Emilie estaba conciente de eso, pero a la vez guardaba la esperanza de poder ser un día la excepción a la regla. Mientras eso no ocurría, con picardía solía jactarse de al menos haber enriquecido su historial, pero con frecuencia sus bromas aterrizaban en disertaciones acerca de la frustración acumulada.

Agotada, Émilie se desconectó. El momento coincidió con una transición importante. Cambió de trabajo -aumentaron sus responsabilidades pero también aumentó su sueldo- y por un golpe de fortuna pudo mudarse a un departamento inmenso y demasiado bien acondicionado como para habitarlo sola. La desconexión, sin embargo, duró lo que dura caer en cuenta del vacío alrededor. 

Había en esa oscilación de emociones una amargura adictiva, un vértigo placentero condensado en el salto de la pantalla a la vida, en la travesura de esconderse en la primera cita para desde lejos ver cuán parecidos eran los hombres a sus avatares; en la incertidumbre sobre la reacción ante el primer intercambio de alientos. Émilie volvió.

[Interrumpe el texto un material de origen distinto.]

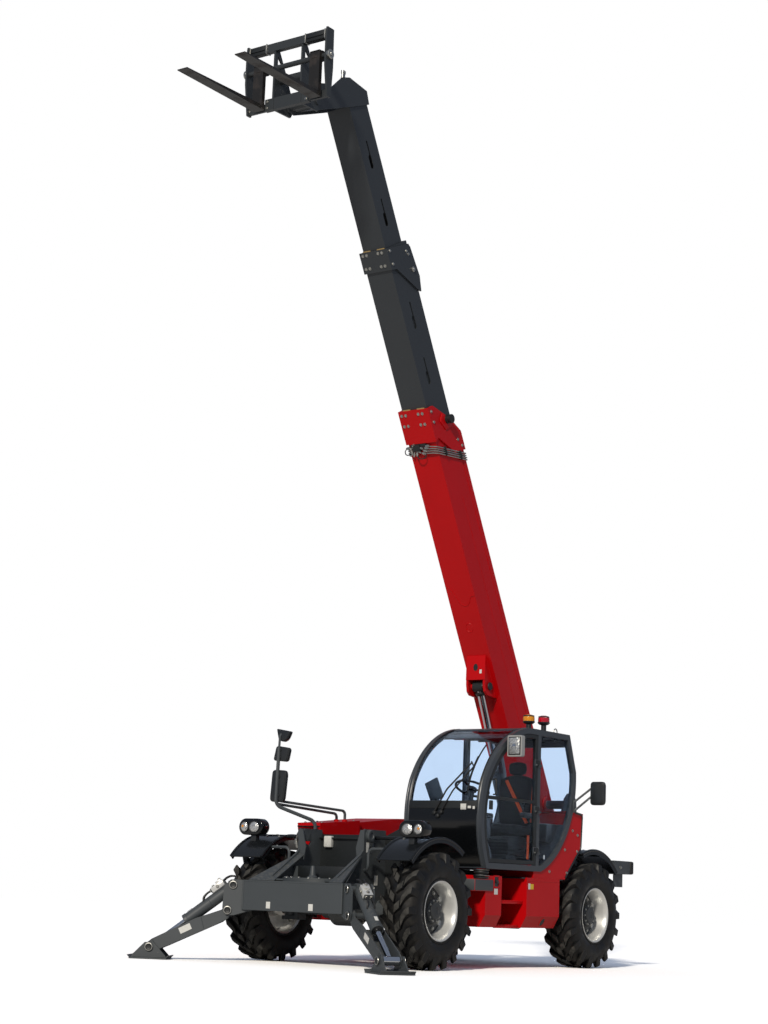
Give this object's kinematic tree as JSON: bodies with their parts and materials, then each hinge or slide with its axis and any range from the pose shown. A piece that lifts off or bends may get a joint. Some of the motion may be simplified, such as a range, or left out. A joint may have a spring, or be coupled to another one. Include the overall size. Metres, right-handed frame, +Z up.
{
  "type": "telehandler",
  "caption": "Telescopic handler with a raised telescopic boom, fork carriage, side cab, front stabiliser legs and steered wheels.",
  "frame": {"origin": "on the ground under the middle of the whole machine's box, boom and forks included", "axes": "+X forward, towards the forks; +Y to the driver's left, where the cab is; +Z up"},
  "size_m": [6.922, 3.4858, 9.5899],
  "materials": {
    "red_paint": "gloss enamel",
    "grey_paint": "satin enamel",
    "dark_grey_paint": "satin enamel",
    "black_paint": "gloss",
    "black_plastic": "grained",
    "silver_paint": "satin",
    "tyre": "worn rubber",
    "glass": "clear",
    "chrome": "hard chrome",
    "cast_iron": "rough",
    "forged_steel": "worn black",
    "lamp": "clear lens",
    "beacon": "amber lens",
    "seat_fabric": "woven"
  },
  "bodies": {
    "chassis": {"chassis_frame": "grey_paint", "axles": "grey_paint", "fenders": "black_plastic", "cab_frame": "black_paint", "cab_roof": "black_paint", "cab_windows": "glass", "cab_right_panels": "black_paint", "operator_seat": "seat_fabric", "steering_console": "black_plastic", "side_tank": "red_paint", "cab_back_panel": "red_paint", "engine_housing": "grey_paint", "engine_block": "cast_iron", "front_cowl": "red_paint", "head_lamps": "lamp", "rear_bumper": "grey_paint", "rear_hitch": "dark_grey_paint", "mirrors": "black_plastic", "roof_beacons": "beacon", "front_bulkhead": "dark_grey_paint", "tail_lamps": "lamp"},
    "hood": {"engine_hood": "red_paint"},
    "door": {"cab_door": "black_paint", "door_glass": "glass", "work_lamp": "lamp"},
    "outer_boom": {"boom_outer": "red_paint"},
    "middle_boom": {"boom_middle": "dark_grey_paint"},
    "inner_boom": {"boom_inner": "dark_grey_paint"},
    "carriage": {"fork_carriage": "dark_grey_paint", "forks": "forged_steel"},
    "lift_cylinder": {"lift_barrel": "dark_grey_paint"},
    "lift_piston": {"lift_rod": "chrome"},
    "front_left_knuckle_body": {"front_left_knuckle": "grey_paint"},
    "front_left_wheel": {"front_left_rim": "silver_paint", "front_left_tyre": "tyre"},
    "front_right_knuckle_body": {"front_right_knuckle": "grey_paint"},
    "front_right_wheel": {"front_right_rim": "silver_paint", "front_right_tyre": "tyre"},
    "rear_left_knuckle_body": {"rear_left_knuckle": "grey_paint"},
    "rear_left_wheel": {"rear_left_rim": "silver_paint", "rear_left_tyre": "tyre"},
    "rear_right_knuckle_body": {"rear_right_knuckle": "grey_paint"},
    "rear_right_wheel": {"rear_right_rim": "silver_paint", "rear_right_tyre": "tyre"},
    "left_leg": {"left_leg_arm": "grey_paint"},
    "left_leg_cylinder": {"left_leg_barrel": "dark_grey_paint"},
    "left_leg_piston": {"left_leg_rod": "chrome"},
    "left_foot": {"left_foot_pad": "grey_paint"},
    "right_leg": {"right_leg_arm": "grey_paint"},
    "right_leg_cylinder": {"right_leg_barrel": "dark_grey_paint"},
    "right_leg_piston": {"right_leg_rod": "chrome"},
    "right_foot": {"right_foot_pad": "grey_paint"}
  },
  "joints": [
    {"name": "front_left_steer", "type": "hinge", "parent": "chassis", "child": "front_left_knuckle_body", "pos_m": [0.64, 0.72, 0.583], "axis": [0, 0, 1], "range_deg": [-30, 30]},
    {"name": "front_left_spin", "type": "hinge", "parent": "front_left_knuckle_body", "child": "front_left_wheel", "pos_m": [0.64, 0.985, 0.583], "axis": [0, 1, 0], "continuous": true},
    {"name": "front_right_steer", "type": "hinge", "parent": "chassis", "child": "front_right_knuckle_body", "pos_m": [0.64, -0.72, 0.583], "axis": [0, 0, 1], "range_deg": [-30, 30]},
    {"name": "front_right_spin", "type": "hinge", "parent": "front_right_knuckle_body", "child": "front_right_wheel", "pos_m": [0.64, -0.985, 0.583], "axis": [0, 1, 0], "continuous": true},
    {"name": "rear_left_steer", "type": "hinge", "parent": "chassis", "child": "rear_left_knuckle_body", "pos_m": [-2.5, 0.72, 0.583], "axis": [0, 0, 1], "range_deg": [-30, 30]},
    {"name": "rear_left_spin", "type": "hinge", "parent": "rear_left_knuckle_body", "child": "rear_left_wheel", "pos_m": [-2.5, 0.985, 0.583], "axis": [0, 1, 0], "continuous": true},
    {"name": "rear_right_steer", "type": "hinge", "parent": "chassis", "child": "rear_right_knuckle_body", "pos_m": [-2.5, -0.72, 0.583], "axis": [0, 0, 1], "range_deg": [-30, 30]},
    {"name": "rear_right_spin", "type": "hinge", "parent": "rear_right_knuckle_body", "child": "rear_right_wheel", "pos_m": [-2.5, -0.985, 0.583], "axis": [0, 1, 0], "continuous": true},
    {"name": "boom_lift", "type": "hinge", "parent": "chassis", "child": "outer_boom", "pos_m": [-3.2, -0.1, 1.85], "axis": [0, -1, 0], "range_deg": [-62.86, 9.14]},
    {"name": "lift_swing", "type": "hinge", "parent": "chassis", "child": "lift_cylinder", "pos_m": [-2.92, -0.1, 1.02], "axis": [0, -1, 0], "range_deg": [-52.67, 8.09]},
    {"name": "lift_stroke", "type": "slide", "parent": "lift_cylinder", "child": "lift_piston", "axis": [0.4222, 0, 0.9065], "range_m": [-0.868, 0.1296]},
    {"name": "middle_extend", "type": "slide", "parent": "outer_boom", "child": "middle_boom", "axis": [0.4869, 0, 0.8734], "range_m": [-1.54, 2.4]},
    {"name": "inner_extend", "type": "slide", "parent": "middle_boom", "child": "inner_boom", "axis": [0.4869, 0, 0.8734], "range_m": [-1.45, 2.4]},
    {"name": "carriage_tilt", "type": "hinge", "parent": "inner_boom", "child": "carriage", "pos_m": [1.88, -0.1, 8.93506], "axis": [0, 1, 0], "range_deg": [-64, 45]},
    {"name": "left_leg_swing", "type": "hinge", "parent": "chassis", "child": "left_leg", "pos_m": [1.544, 0.825, 0.513], "axis": [0.848, -0.5299, 0], "range_deg": [-10, 96]},
    {"name": "left_leg_cylinder_swing", "type": "hinge", "parent": "chassis", "child": "left_leg_cylinder", "pos_m": [1.51909, 0.78514, 0.766], "axis": [0.848, -0.5299, 0], "range_deg": [-10.4, 95.54]},
    {"name": "left_leg_stroke", "type": "slide", "parent": "left_leg_cylinder", "child": "left_leg_piston", "axis": [0.418, 0.6689, -0.6148], "range_m": [-0.375, 0.0426]},
    {"name": "left_foot_tilt", "type": "hinge", "parent": "left_leg", "child": "left_foot", "pos_m": [1.95828, 1.48798, 0.12], "axis": [0.848, -0.5299, 0], "range_deg": [-20, 40]},
    {"name": "right_leg_swing", "type": "hinge", "parent": "chassis", "child": "right_leg", "pos_m": [1.544, -0.825, 0.513], "axis": [-0.848, -0.5299, 0], "range_deg": [-10, 96]},
    {"name": "right_leg_cylinder_swing", "type": "hinge", "parent": "chassis", "child": "right_leg_cylinder", "pos_m": [1.51909, -0.78514, 0.766], "axis": [-0.848, -0.5299, 0], "range_deg": [-10.4, 95.54]},
    {"name": "right_leg_stroke", "type": "slide", "parent": "right_leg_cylinder", "child": "right_leg_piston", "axis": [0.418, -0.6689, -0.6148], "range_m": [-0.375, 0.0426]},
    {"name": "right_foot_tilt", "type": "hinge", "parent": "right_leg", "child": "right_foot", "pos_m": [1.95828, -1.48798, 0.12], "axis": [-0.848, -0.5299, 0], "range_deg": [-20, 40]},
    {"name": "door_hinge", "type": "hinge", "parent": "chassis", "child": "door", "pos_m": [-1.217, 1.156, 1.7], "axis": [0, 0, 1], "range_deg": [0, 100]},
    {"name": "hood_hinge", "type": "hinge", "parent": "chassis", "child": "hood", "pos_m": [-1.425, -0.45, 1.54], "axis": [-1, 0, 0], "range_deg": [0, 70]}
  ],
  "couplings": [
    {"joint": "front_right_steer", "follows": "front_left_steer", "ratio": 1},
    {"joint": "rear_right_steer", "follows": "rear_left_steer", "ratio": 1},
    {"joint": "lift_swing", "follows": "boom_lift", "ratio": 0.83},
    {"joint": "lift_stroke", "follows": "boom_lift", "m_per_rad": 0.7875},
    {"joint": "left_leg_cylinder_swing", "follows": "left_leg_swing", "ratio": 0.99},
    {"joint": "left_leg_stroke", "follows": "left_leg_swing", "m_per_rad": -0.2214},
    {"joint": "right_leg_cylinder_swing", "follows": "right_leg_swing", "ratio": 0.99},
    {"joint": "right_leg_stroke", "follows": "right_leg_swing", "m_per_rad": -0.2214}
  ]
}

Una tarde de enero entró en contacto con un hombre que vivía en Quebec, en un pueblo de montaña donde nieva seis meses al año. No importó la distancia porque el ardor que sintieron tras la primera llamada por Skype les impulsó a arriesgarlo todo. Al cabo de un mes y medio de pasión virtual, el quebequense, antropólogo convertido en administrador de empresas, tenía sus maletas en París. Lo que Émilie no había logrado en cuatro años trabajando en el terreno lo tenía ahora como si hubiera hecho un pedido por Internet.

Empezaron las especulaciones. No faltó en su entorno la conjetura alarmista de que el tipo pudiera ser un estafador o un crápula. Era cierto que todos deseaban que Émilie fuera feliz, pero eso, de tan evidente, resultaba obsoleto. Lo que a muchos intrigaba era saber cómo era el tipo en carne y hueso, si le iba a corresponder a la buena de Émilie en su delineada vida de revista.

Tras dos semanas de aclimatación, Émilie convocó para que lo conocieran. Ya en la sobremesa, las miradas de los invitados se chocaban de inquietas. Nadie se atrevió a decirlo sino hasta más tarde: lo hubieran querido más flaco, más joven y con trabajo.

Han pasado dos meses. Émilie dice que está contenta.